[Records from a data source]
=-=-=-=-=

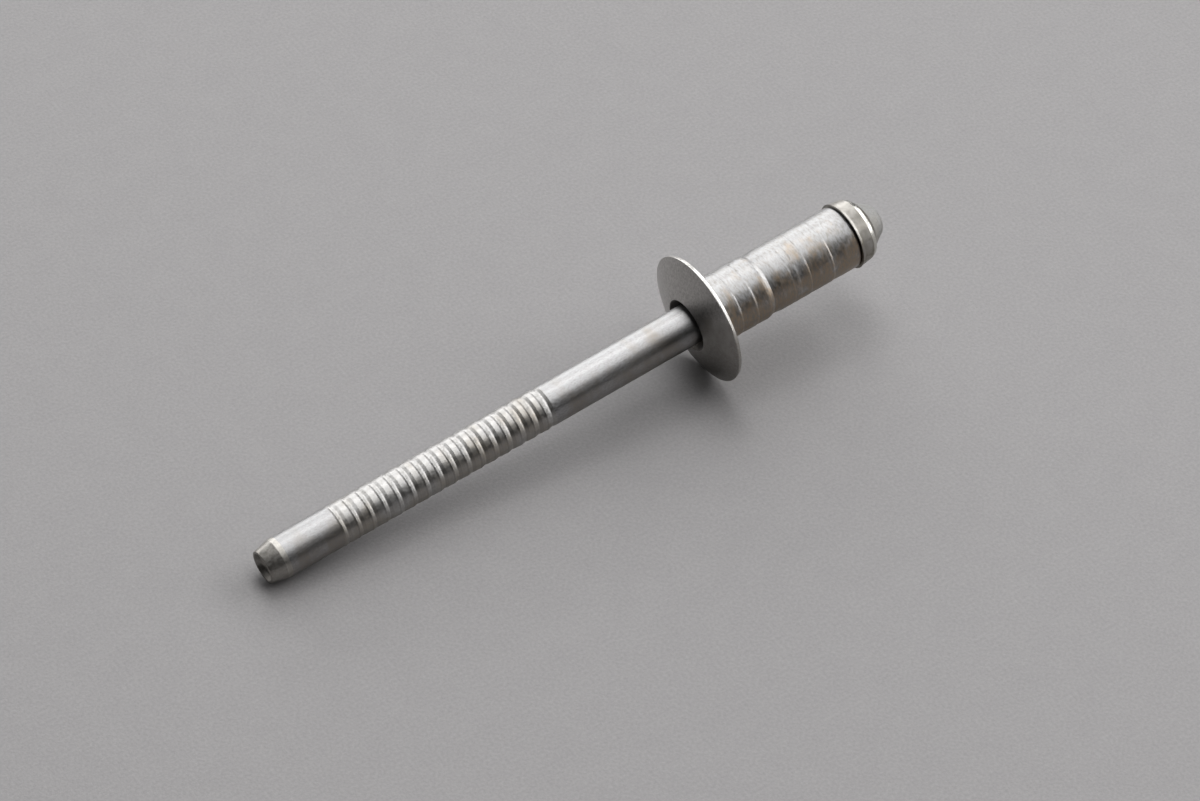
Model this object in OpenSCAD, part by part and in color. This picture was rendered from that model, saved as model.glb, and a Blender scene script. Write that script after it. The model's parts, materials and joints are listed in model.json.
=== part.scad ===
// Unset structural blind rivet: a sleeve with a domed flange, and the mandrel that pulls it up.
// Every length runs along the rivet's own axis. It starts at the flange's underside and is
// positive towards the blind end, where the mandrel's head is.

/* [Sleeve] */
// Outer diameter of the shank that goes through the work
sleeve_d = 4.8; // [4.4:0.1:5.2]
// Length of the shank, from the flange's underside to its blind end
sleeve_l = 12.4; // [10:0.1:18]
// Radius of the rounded edge at the blind end
sleeve_edge_r = 0.25; // [0.1:0.05:0.35]
// Gap all round between the sleeve's bore and the mandrel
bore_gap = 0.04; // [0.02:0.01:0.1]

/* [Flange] */
// Diameter of the flange
flange_d = 9.9; // [8.6:0.1:11]
// Height of the flange from its underside to the edge of its mouth
flange_h = 1.3; // [1:0.05:1.6]
// Height of the straight rim below the dome
rim_h = 0.32; // [0.2:0.02:0.4]
// Diameter of the mouth around the stem
mouth_d = 4.3; // [3.8:0.1:4.6]
// Depth of the mouth, down to the bore
mouth_depth = 0.9; // [0.6:0.05:1]

/* [Ring groove in the shank] */
// Distance of the groove's middle from the flange's underside
ring_at = 4.68; // [3:0.02:7]
// Radius of the round tool that cuts the groove
ring_tool_r = 0.35; // [0.25:0.05:0.45]
// Depth of the groove
ring_depth = 0.13; // [0.05:0.01:0.2]

/* [Mandrel stem] */
// Diameter of the stem
stem_d = 3.05; // [2.8:0.05:3.3]
// Length of the stem that stands out of the flange's mouth
stem_out = 35.4; // [30:0.1:42]
// Length of the tapered tail
tail_taper_l = 1.57; // [1:0.01:2.5]
// Diameter of the tail's end
tail_d = 2.44; // [2.3:0.02:2.6]
// Diameter of the hollow in the tail's end, at its mouth
hollow_d = 2.16; // [1.8:0.02:2.2]
// Diameter of the hollow at its floor
hollow_floor_d = 1.5; // [1:0.1:1.7]
// Depth of the hollow
hollow_depth = 1; // [0.6:0.1:1.4]

/* [Pull grooves] */
// Number of pull grooves
pull_count = 16; // [8:1:17]
// Distance from one pull groove to the next
pull_pitch = 1.121; // [1:0.01:1.3]
// Distance of the first pull groove's middle from the tail's end
pull_start = 6.15; // [4:0.05:8]
// Width of a pull groove across its lips
pull_w = 0.56; // [0.4:0.02:0.8]
// Width of a pull groove's floor
pull_floor_w = 0.12; // [0.06:0.02:0.2]
// Depth of a pull groove at the edges of its floor
pull_depth = 0.1; // [0.04:0.01:0.16]
// How much deeper the middle of a pull groove's floor is
floor_dip = 0.01; // [0.005:0.005:0.02]
// Depth of the shallow dip in the middle of each land between two grooves
land_dip = 0.02; // [0.01:0.005:0.04]

/* [Break neck] */
// Diameter left at the neck where the stem snaps off
neck_d = 2.1; // [1.8:0.1:2.5]
// Distance of the neck from the flange's underside
neck_at = 6.2; // [3:0.1:8]
// Half the width of the neck's notch
neck_half_w = 0.45; // [0.3:0.05:0.6]

/* [Mandrel head] */
// Diameter of the head's rim, where it bears on the sleeve
head_rim_d = 5.12; // [4.9:0.02:5.3]
// Height of the narrow bevel next to the rim
head_bevel_h = 0.2; // [0.1:0.02:0.3]
// Diameter of the head's side next to the bevel
head_d = 5; // [4.8:0.02:5.1]
// Diameter to which the side tapers, where the rounded corner starts
head_end_d = 4.68; // [4.4:0.02:4.8]
// Height of the head from the sleeve to the rounded corner
head_h = 1.25; // [1:0.05:1.6]
// Radius of the head's rounded corner
head_corner_r = 0.45; // [0.3:0.05:0.6]
// Diameter of the nub where it leaves the head
nub_d = 3.7; // [3.2:0.1:3.8]
// Diameter of the nub's blunt tip
nub_tip_d = 1.9; // [1:0.1:2.2]
// Height of the nub's cone
nub_h = 1.4; // [0.8:0.05:1.8]

/* [Hidden] */
$fn = 96;
cut = 0.5;
arc_steps = 6;
sleeve_r = sleeve_d / 2;
flange_r = flange_d / 2;
mouth_r = mouth_d / 2;
stem_r = stem_d / 2;
tail_r = tail_d / 2;
bore_r = stem_r + bore_gap;
head_rim_r = head_rim_d / 2;
head_r = head_d / 2;
head_end_r = head_end_d / 2;
nub_r = nub_d / 2;
nub_tip_r = nub_tip_d / 2;
// Places along the axis
tail_x = -flange_h - stem_out;
taper_x = tail_x + tail_taper_l;
corner_x = sleeve_l + head_h;
nub_x = corner_x + head_corner_r;
tip_x = nub_x + nub_h;
// The dome is part of a sphere that passes through the rim and the edge of the mouth
dome_x = (flange_r * flange_r - mouth_r * mouth_r + rim_h * rim_h - flange_h * flange_h)
    / (2 * (flange_h - rim_h));
dome_r = sqrt(flange_r * flange_r + pow(dome_x + rim_h, 2));
// At rest the flange's rim and the end of the plain stem touch the ground
rest_tilt = atan((flange_r - stem_r) / (-rim_h - taper_x));
rest_z = stem_r * cos(rest_tilt) - taper_x * sin(rest_tilt);
low_x = tail_x * cos(rest_tilt) - tail_r * sin(rest_tilt);
high_x = tip_x * cos(rest_tilt) + nub_tip_r * sin(rest_tilt);
rest_x = -(low_x + high_x) / 2;
// A turn about its own axis, after which the meshed rim and tail lie on a flat, not on a corner
rest_roll = 90 / 7;

// One pull groove's outline, as points of [radius, place along the axis]
function pull_groove(x) = [
    [stem_r, x - pull_w / 2],
    [stem_r - pull_depth, x - pull_floor_w / 2],
    [stem_r - pull_depth - floor_dip, x],
    [stem_r - pull_depth, x + pull_floor_w / 2],
    [stem_r, x + pull_w / 2]
];

// All the pull grooves, with a dipped land after each but the last
function pull_grooves() = [
    for (i = [0 : pull_count - 1])
        let (x = tail_x + pull_start + i * pull_pitch)
            each concat(
                pull_groove(x),
                i < pull_count - 1 ? [[stem_r - land_dip, x + pull_pitch / 2]] : []
            )
];

// A quarter round that turns from the side of a cylinder to its end
function corner(radius, x, r) = [
    for (i = [0 : arc_steps]) [
        radius - r + r * cos(90 * i / arc_steps),
        x + r * sin(90 * i / arc_steps)
    ]
];

module lie_at_rest() {
    translate([rest_x, 0, rest_z])
        rotate([0, 90 - rest_tilt, 0])
            rotate([0, 0, rest_roll])
                children();
}

module flange() {
    intersection() {
        translate([0, 0, -flange_h])
            cylinder(r = flange_r, h = flange_h);
        translate([0, 0, dome_x])
            sphere(r = dome_r);
    }
}

module shank() {
    rotate_extrude()
        polygon(concat(
            [[0, -rim_h], [sleeve_r, -rim_h]],
            corner(sleeve_r, sleeve_l - sleeve_edge_r, sleeve_edge_r),
            [[0, sleeve_l]]
        ));
}

module ring_groove() {
    translate([0, 0, ring_at])
        rotate_extrude()
            translate([sleeve_r + ring_tool_r - ring_depth, 0])
                circle(r = ring_tool_r, $fn = 32);
}

module rivet_body() {
    color([0.66, 0.65, 0.63])
        lie_at_rest()
            difference() {
                union() {
                    flange();
                    shank();
                }
                translate([0, 0, -flange_h - cut])
                    cylinder(r = bore_r, h = flange_h + sleeve_l + 2 * cut);
                translate([0, 0, -flange_h - cut])
                    cylinder(r = mouth_r, h = mouth_depth + cut);
                ring_groove();
            }
}

module hollow() {
    translate([0, 0, tail_x])
        cylinder(d1 = hollow_d, d2 = hollow_floor_d, h = hollow_depth);
}

module mandrel() {
    color([0.62, 0.61, 0.59])
        lie_at_rest()
            difference() {
                rotate_extrude()
                    polygon(concat(
                        [[0, tail_x], [tail_r, tail_x], [stem_r, taper_x]],
                        pull_grooves(),
                        [[stem_r, neck_at - neck_half_w], [neck_d / 2, neck_at], [stem_r, neck_at + neck_half_w]],
                        [[stem_r, sleeve_l], [head_rim_r, sleeve_l], [head_r, sleeve_l + head_bevel_h]],
                        corner(head_end_r, corner_x, head_corner_r),
                        [[nub_r, nub_x], [nub_tip_r, tip_x], [0, tip_x]]
                    ));
                hollow();
            }
}

rivet_body();
mandrel();
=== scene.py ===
# %% [markdown]
# # An unset blind rivet
#
# A blind rivet joins two sheets when only one side can be reached. It has two real pieces: a
# hollow sleeve with a domed flange, and a mandrel, which is a long pin through the sleeve. A
# setting tool pulls the mandrel's tail, the head on the far end swells the sleeve behind the
# sheets, and the pin then snaps off at a hidden neck. This one has not been set yet, so it lies
# on the table as it came out of the box.
#
# Both pieces are turned shapes: the same all round one axis. The plan is therefore to draw half
# of each section once and to spin it, which is also how a lathe or a rolling die makes the real
# ones.

# %% The fixed frame
import json
import math

import bpy
from mathutils import Matrix, Vector


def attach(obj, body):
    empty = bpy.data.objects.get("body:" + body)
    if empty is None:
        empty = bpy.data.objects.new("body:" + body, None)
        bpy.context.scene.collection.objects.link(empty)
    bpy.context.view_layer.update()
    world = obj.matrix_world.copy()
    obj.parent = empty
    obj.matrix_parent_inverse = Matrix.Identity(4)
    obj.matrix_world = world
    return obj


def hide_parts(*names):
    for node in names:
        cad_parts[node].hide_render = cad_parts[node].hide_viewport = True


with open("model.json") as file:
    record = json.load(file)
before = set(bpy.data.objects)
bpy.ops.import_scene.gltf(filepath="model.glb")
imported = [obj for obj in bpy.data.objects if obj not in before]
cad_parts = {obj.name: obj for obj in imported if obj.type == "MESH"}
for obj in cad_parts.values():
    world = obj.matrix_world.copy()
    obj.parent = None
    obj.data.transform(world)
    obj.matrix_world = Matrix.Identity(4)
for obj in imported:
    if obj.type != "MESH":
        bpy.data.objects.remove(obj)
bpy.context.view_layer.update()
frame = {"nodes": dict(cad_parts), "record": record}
print("frame holds", sorted(frame["nodes"]))

# %% [markdown]
# ## The rivet's own axis
#
# Measures on a turned part are easiest to read along its axis, so every length below is in
# millimetres from the flange's underside: positive towards the head, negative towards the tail.
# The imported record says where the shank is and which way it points, so the axis comes from
# there. The rivet lies on its flange rim and on the edge of its tail, which is why the axis
# rises by a few degrees.

# %% The axis, from the record
MM = 0.001
shank = next(m for m in frame["record"]["mounts"] if m["name"] == "shank")
AXIS = Vector(shank["axis"]).normalized()
SHANK_R = shank["dims"]["r_mm"]
SEAT = Vector(shank["pos_m"]) - AXIS * shank["dims"]["length_mm"] / 2 * MM
DOWN = AXIS.cross(Vector((0, 1, 0))).normalized()
TILT = math.atan2(AXIS.z, AXIS.x)


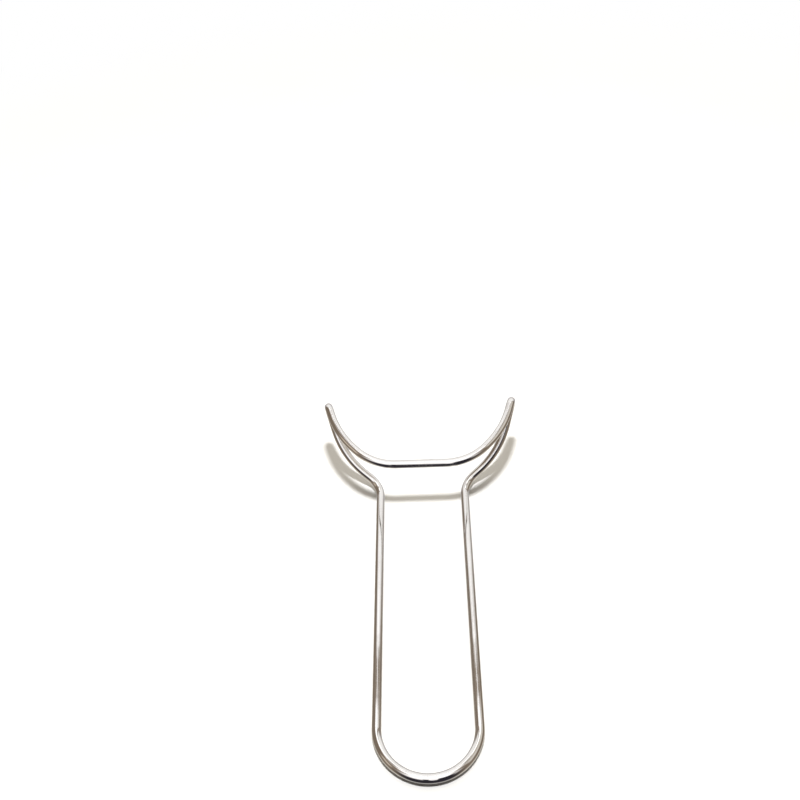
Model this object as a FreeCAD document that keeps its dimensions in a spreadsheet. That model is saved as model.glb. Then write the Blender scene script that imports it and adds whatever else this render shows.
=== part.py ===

=-=-=-=-=

Exactly as they appear, please write out the lines from the opening of the listing above down to the line containing "mandrel's head is.", with both end lines included.

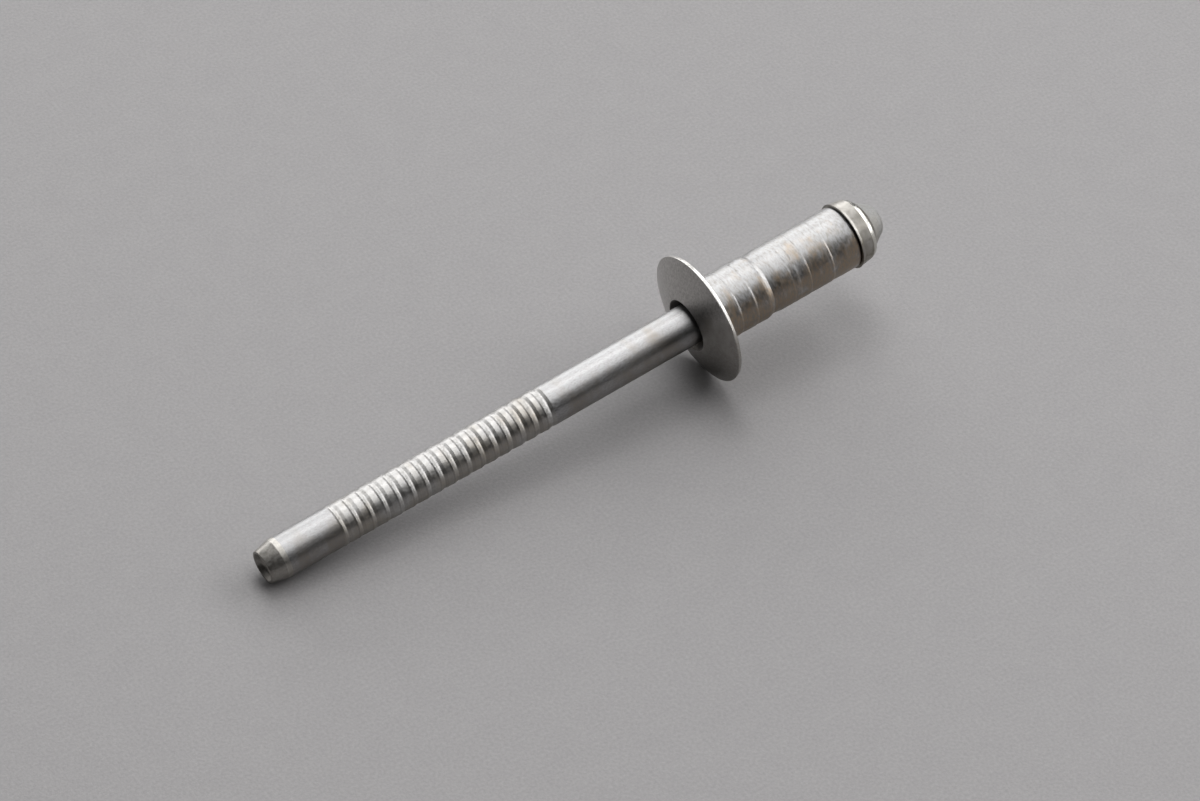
Model this object in OpenSCAD, part by part and in color. This picture was rendered from that model, saved as model.glb, and a Blender scene script. Write that script after it. The model's parts, materials and joints are listed in model.json.
=== part.scad ===
// Unset structural blind rivet: a sleeve with a domed flange, and the mandrel that pulls it up.
// Every length runs along the rivet's own axis. It starts at the flange's underside and is
// positive towards the blind end, where the mandrel's head is.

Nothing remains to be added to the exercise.